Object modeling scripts
====
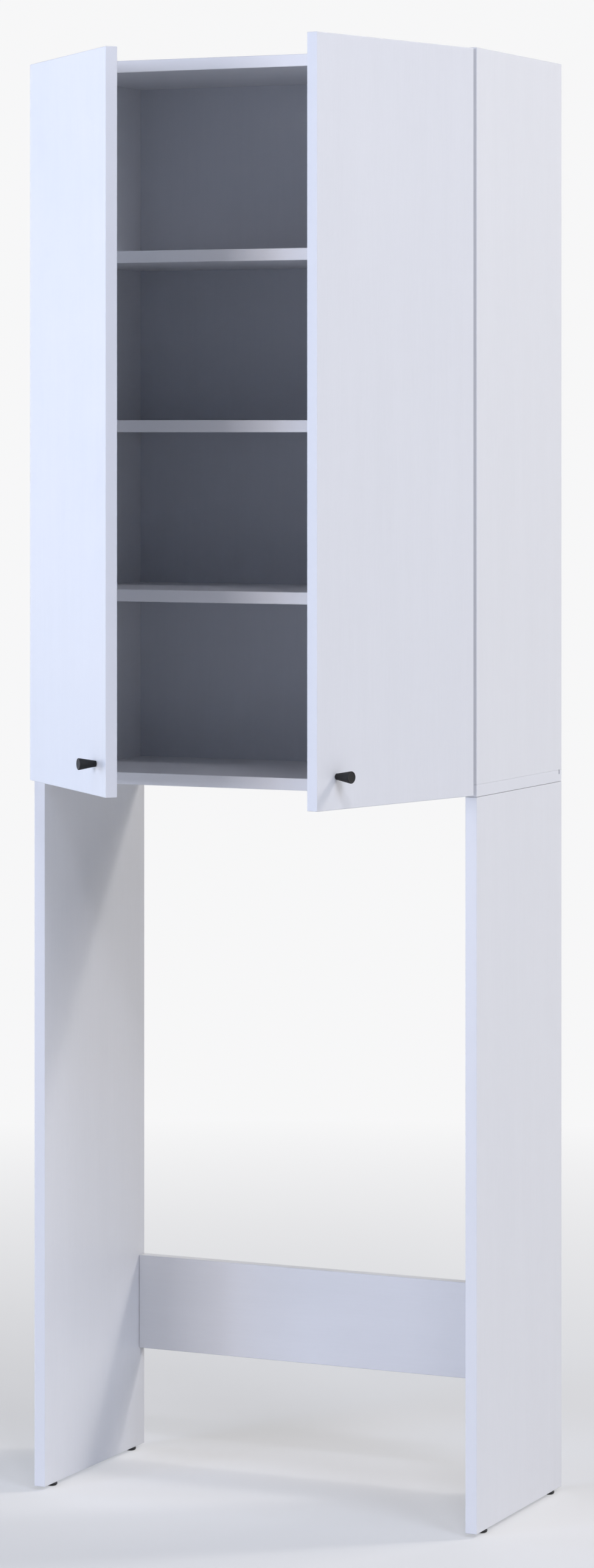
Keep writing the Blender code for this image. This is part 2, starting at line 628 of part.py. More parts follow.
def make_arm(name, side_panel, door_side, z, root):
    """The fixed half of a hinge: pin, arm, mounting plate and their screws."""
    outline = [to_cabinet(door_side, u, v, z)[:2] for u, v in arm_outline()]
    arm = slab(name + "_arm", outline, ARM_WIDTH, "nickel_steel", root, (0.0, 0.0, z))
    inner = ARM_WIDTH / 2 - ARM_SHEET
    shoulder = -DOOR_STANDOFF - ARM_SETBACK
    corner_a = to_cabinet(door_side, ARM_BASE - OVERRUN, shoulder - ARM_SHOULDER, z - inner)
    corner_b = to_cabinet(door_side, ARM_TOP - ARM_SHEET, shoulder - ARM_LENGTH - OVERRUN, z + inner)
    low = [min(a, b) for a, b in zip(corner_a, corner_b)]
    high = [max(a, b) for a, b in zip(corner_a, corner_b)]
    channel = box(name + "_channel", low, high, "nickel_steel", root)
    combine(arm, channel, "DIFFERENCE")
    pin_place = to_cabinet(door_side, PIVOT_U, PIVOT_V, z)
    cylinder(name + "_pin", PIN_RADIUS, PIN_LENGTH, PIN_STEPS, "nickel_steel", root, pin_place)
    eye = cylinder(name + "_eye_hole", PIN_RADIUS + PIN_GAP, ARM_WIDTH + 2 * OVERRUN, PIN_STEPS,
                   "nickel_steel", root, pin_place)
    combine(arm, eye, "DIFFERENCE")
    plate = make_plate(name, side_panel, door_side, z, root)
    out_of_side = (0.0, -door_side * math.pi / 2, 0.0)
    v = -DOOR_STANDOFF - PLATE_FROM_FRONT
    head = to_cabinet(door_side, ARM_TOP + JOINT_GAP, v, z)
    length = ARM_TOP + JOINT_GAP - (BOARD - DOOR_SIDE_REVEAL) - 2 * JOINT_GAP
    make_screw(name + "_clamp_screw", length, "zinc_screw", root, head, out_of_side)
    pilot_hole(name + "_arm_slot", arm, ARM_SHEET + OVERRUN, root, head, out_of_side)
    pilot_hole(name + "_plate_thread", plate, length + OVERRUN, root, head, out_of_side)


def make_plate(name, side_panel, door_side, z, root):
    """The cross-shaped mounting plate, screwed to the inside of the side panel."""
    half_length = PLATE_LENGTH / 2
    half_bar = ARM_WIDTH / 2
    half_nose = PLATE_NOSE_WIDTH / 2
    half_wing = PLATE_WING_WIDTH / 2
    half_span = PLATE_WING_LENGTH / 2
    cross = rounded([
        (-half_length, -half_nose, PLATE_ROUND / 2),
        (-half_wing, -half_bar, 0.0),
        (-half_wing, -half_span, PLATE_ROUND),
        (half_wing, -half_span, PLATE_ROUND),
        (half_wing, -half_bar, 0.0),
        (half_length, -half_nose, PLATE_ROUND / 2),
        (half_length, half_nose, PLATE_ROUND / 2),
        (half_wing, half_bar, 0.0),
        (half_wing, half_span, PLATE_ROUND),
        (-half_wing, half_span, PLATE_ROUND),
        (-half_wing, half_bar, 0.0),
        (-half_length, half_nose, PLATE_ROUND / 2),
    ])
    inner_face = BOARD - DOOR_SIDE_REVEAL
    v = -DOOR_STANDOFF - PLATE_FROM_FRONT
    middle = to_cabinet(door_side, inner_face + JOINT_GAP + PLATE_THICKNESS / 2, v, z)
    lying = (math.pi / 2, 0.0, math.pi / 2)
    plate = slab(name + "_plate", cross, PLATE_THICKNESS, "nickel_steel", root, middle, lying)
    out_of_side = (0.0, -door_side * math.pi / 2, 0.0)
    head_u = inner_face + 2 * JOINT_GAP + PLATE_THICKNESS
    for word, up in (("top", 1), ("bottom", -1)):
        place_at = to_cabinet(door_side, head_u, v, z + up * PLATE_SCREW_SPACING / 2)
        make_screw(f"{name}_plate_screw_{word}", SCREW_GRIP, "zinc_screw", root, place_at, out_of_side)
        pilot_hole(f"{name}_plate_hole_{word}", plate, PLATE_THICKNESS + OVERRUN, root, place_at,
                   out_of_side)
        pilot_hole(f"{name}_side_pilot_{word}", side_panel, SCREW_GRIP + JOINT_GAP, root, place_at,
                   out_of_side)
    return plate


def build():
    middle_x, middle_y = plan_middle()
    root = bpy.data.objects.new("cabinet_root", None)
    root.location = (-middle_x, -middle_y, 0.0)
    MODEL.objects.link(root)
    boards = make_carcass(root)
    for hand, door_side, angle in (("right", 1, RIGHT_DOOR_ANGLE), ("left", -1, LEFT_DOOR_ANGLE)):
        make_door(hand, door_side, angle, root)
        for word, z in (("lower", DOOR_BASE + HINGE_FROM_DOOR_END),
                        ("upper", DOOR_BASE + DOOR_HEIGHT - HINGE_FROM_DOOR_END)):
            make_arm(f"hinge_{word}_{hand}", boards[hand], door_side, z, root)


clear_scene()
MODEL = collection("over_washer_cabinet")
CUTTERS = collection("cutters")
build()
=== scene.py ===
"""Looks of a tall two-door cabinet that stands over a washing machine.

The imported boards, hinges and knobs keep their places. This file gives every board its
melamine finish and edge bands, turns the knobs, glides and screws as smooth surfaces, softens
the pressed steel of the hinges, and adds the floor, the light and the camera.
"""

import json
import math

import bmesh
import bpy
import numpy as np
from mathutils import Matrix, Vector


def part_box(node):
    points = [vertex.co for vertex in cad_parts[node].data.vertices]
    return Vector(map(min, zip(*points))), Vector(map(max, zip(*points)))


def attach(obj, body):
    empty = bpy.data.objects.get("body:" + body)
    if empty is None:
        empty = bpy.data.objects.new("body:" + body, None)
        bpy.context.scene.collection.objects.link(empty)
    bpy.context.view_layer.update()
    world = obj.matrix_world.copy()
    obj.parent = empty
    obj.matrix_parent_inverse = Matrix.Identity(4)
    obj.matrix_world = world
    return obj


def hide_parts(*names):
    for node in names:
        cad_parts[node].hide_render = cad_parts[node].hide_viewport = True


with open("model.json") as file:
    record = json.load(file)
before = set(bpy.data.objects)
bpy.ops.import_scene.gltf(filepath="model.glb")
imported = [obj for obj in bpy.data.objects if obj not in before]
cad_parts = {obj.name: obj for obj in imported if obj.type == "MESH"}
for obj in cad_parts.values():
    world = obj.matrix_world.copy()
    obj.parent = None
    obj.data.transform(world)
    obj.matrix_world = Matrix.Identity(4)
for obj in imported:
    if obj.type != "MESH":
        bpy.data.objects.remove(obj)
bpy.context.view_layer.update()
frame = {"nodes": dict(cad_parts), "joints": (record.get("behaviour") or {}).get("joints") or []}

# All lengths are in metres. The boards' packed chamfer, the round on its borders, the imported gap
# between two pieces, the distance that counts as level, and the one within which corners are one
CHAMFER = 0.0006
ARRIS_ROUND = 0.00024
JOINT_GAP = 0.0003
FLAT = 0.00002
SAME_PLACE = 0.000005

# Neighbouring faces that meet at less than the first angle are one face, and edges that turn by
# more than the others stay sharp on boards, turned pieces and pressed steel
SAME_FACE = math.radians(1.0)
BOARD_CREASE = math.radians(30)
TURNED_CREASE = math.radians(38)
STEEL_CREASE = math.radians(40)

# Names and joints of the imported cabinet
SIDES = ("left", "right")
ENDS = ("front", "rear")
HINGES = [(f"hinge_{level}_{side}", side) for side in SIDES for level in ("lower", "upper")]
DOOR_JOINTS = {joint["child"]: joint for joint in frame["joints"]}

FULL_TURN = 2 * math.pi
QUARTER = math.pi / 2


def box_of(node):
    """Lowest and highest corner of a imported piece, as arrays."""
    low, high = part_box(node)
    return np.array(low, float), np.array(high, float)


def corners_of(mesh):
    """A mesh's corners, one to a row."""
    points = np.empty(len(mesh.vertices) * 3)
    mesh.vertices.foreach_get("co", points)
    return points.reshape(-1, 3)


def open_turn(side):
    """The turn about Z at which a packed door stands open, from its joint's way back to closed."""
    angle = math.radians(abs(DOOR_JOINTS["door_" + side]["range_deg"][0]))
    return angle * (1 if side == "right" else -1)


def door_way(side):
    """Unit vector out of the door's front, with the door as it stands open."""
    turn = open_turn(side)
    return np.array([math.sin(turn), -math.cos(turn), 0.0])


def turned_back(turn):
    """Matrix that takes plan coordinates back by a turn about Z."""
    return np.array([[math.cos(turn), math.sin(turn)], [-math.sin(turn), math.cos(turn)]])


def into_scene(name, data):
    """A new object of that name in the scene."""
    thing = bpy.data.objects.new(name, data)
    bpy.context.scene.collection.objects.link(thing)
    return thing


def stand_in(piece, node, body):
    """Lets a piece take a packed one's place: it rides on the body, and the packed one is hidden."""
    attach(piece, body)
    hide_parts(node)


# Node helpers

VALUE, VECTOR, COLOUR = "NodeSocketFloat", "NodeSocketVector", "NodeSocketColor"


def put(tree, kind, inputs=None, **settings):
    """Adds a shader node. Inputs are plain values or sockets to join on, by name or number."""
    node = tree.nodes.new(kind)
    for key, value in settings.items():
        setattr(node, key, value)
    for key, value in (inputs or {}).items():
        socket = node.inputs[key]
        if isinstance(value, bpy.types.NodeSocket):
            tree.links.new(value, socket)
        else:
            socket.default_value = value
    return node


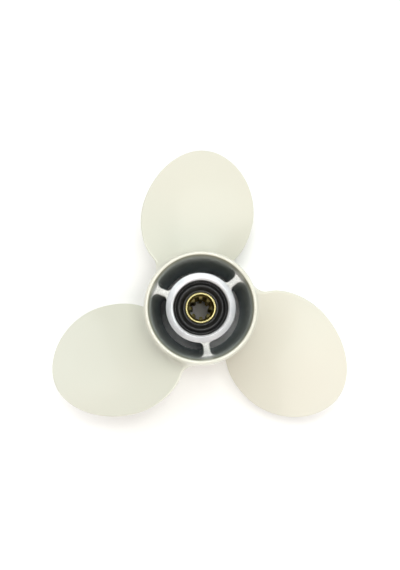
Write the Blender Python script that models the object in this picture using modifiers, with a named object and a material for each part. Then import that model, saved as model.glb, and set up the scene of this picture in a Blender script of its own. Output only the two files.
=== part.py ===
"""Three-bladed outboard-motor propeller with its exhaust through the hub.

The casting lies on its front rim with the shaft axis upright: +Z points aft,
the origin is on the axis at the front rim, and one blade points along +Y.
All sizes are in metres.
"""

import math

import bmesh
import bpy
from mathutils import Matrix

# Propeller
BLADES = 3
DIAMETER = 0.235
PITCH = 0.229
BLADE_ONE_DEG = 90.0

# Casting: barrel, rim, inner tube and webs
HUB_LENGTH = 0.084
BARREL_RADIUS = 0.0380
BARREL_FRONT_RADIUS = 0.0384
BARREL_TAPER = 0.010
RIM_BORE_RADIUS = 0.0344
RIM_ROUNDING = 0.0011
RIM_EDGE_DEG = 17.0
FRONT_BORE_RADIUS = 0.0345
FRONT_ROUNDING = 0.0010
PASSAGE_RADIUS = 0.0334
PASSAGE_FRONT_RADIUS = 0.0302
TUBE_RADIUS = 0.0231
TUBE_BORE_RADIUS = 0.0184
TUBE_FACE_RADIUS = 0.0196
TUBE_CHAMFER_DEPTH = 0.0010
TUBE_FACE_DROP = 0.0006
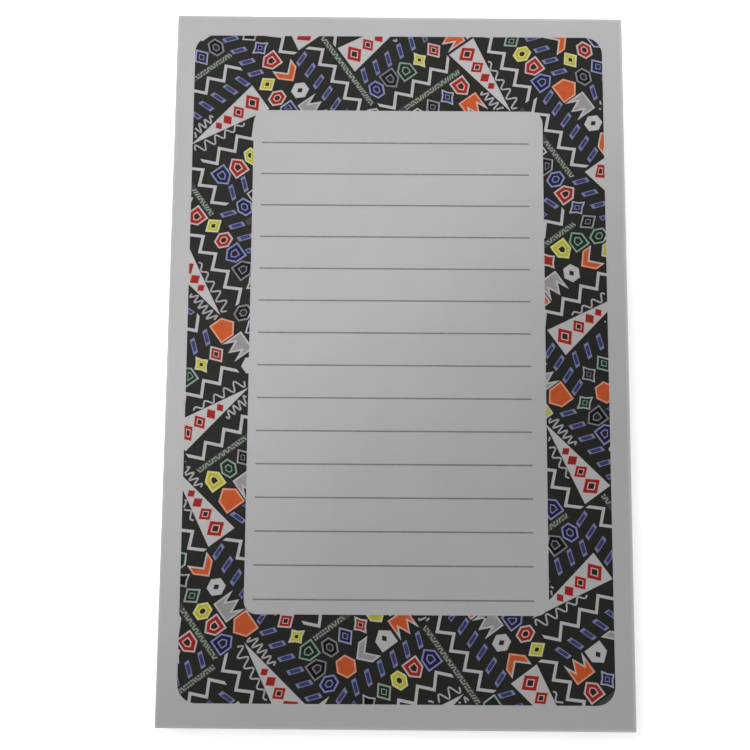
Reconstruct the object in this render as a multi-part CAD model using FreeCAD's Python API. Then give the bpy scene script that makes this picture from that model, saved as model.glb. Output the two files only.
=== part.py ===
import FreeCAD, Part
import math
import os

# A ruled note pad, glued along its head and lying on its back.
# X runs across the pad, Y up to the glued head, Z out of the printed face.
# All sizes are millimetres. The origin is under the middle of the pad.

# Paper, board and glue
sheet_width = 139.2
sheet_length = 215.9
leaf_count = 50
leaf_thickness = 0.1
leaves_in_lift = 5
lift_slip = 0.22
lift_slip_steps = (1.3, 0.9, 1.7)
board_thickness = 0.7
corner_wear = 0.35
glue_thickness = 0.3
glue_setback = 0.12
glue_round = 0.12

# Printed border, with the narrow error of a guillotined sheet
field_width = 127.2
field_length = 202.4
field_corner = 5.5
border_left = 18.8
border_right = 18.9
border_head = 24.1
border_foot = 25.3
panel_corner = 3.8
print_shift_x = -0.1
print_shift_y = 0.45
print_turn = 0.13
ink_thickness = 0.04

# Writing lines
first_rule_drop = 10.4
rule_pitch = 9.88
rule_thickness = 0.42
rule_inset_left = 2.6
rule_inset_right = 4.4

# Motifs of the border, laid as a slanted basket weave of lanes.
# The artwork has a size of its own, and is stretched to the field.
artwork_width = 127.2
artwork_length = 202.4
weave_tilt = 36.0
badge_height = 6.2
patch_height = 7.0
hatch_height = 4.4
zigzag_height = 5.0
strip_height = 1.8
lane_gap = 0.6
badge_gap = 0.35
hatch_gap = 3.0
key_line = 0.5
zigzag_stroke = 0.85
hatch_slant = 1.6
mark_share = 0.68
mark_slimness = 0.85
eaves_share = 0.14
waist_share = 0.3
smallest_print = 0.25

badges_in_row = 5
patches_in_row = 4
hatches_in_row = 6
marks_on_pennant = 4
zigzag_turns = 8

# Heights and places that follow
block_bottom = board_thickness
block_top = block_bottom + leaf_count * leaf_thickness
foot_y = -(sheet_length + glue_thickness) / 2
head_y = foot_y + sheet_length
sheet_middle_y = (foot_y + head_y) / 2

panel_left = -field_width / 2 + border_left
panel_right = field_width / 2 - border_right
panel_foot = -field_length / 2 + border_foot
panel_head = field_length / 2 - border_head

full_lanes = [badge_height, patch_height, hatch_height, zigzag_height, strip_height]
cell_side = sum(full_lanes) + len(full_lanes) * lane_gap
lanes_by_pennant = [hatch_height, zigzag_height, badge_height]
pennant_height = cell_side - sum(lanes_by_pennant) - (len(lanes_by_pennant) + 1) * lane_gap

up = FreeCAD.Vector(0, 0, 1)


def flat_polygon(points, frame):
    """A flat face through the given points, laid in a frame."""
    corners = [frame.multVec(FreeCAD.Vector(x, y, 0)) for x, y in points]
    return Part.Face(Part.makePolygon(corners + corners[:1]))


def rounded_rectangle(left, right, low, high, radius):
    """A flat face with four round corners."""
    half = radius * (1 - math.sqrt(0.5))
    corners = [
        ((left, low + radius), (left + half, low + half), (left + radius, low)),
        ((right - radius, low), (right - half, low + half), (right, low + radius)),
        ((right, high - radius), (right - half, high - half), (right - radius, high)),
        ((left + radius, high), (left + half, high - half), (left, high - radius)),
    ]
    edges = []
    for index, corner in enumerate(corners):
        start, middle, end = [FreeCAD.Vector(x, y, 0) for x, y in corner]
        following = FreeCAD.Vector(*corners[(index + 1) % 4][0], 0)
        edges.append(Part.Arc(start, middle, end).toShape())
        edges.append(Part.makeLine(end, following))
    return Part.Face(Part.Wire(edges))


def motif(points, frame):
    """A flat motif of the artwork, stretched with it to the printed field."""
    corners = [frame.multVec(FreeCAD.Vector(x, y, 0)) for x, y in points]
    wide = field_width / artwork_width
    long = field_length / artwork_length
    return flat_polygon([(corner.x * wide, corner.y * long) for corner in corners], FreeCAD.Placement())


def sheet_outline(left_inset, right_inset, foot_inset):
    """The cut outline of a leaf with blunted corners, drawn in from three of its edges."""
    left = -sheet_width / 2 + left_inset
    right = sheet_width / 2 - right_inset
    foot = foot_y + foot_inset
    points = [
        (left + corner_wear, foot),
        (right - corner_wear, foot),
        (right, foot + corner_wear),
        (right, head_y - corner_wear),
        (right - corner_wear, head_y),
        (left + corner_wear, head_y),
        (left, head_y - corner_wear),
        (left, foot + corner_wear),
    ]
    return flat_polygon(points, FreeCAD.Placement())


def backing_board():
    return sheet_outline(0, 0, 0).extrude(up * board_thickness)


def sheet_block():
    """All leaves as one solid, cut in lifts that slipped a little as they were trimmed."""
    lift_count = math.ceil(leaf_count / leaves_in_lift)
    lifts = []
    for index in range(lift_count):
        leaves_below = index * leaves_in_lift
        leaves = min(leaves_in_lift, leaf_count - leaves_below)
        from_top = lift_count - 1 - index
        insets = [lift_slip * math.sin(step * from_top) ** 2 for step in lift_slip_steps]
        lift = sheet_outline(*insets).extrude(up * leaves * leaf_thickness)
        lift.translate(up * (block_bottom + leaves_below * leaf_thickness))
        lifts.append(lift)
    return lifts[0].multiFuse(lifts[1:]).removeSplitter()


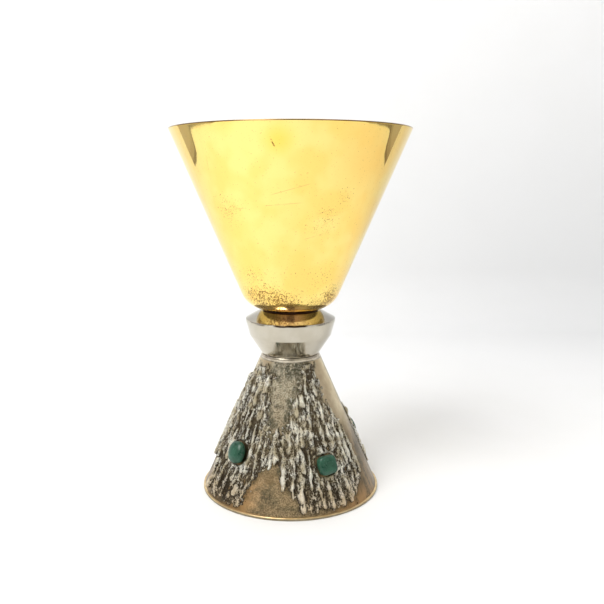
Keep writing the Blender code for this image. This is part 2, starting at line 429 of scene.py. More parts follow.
====
_Work to do_: Your task is to retype the entries verbatim, starting with the line that holds "boards = make_carcass(root)" and stopping after the line that holds "from mathutils import Matrix, Vector".

_Task solution_:
    boards = make_carcass(root)
    for hand, door_side, angle in (("right", 1, RIGHT_DOOR_ANGLE), ("left", -1, LEFT_DOOR_ANGLE)):
        make_door(hand, door_side, angle, root)
        for word, z in (("lower", DOOR_BASE + HINGE_FROM_DOOR_END),
                        ("upper", DOOR_BASE + DOOR_HEIGHT - HINGE_FROM_DOOR_END)):
            make_arm(f"hinge_{word}_{hand}", boards[hand], door_side, z, root)


clear_scene()
MODEL = collection("over_washer_cabinet")
CUTTERS = collection("cutters")
build()
=== scene.py ===
"""Looks of a tall two-door cabinet that stands over a washing machine.

The imported boards, hinges and knobs keep their places. This file gives every board its
melamine finish and edge bands, turns the knobs, glides and screws as smooth surfaces, softens
the pressed steel of the hinges, and adds the floor, the light and the camera.
"""

import json
import math

import bmesh
import bpy
import numpy as np
from mathutils import Matrix, Vector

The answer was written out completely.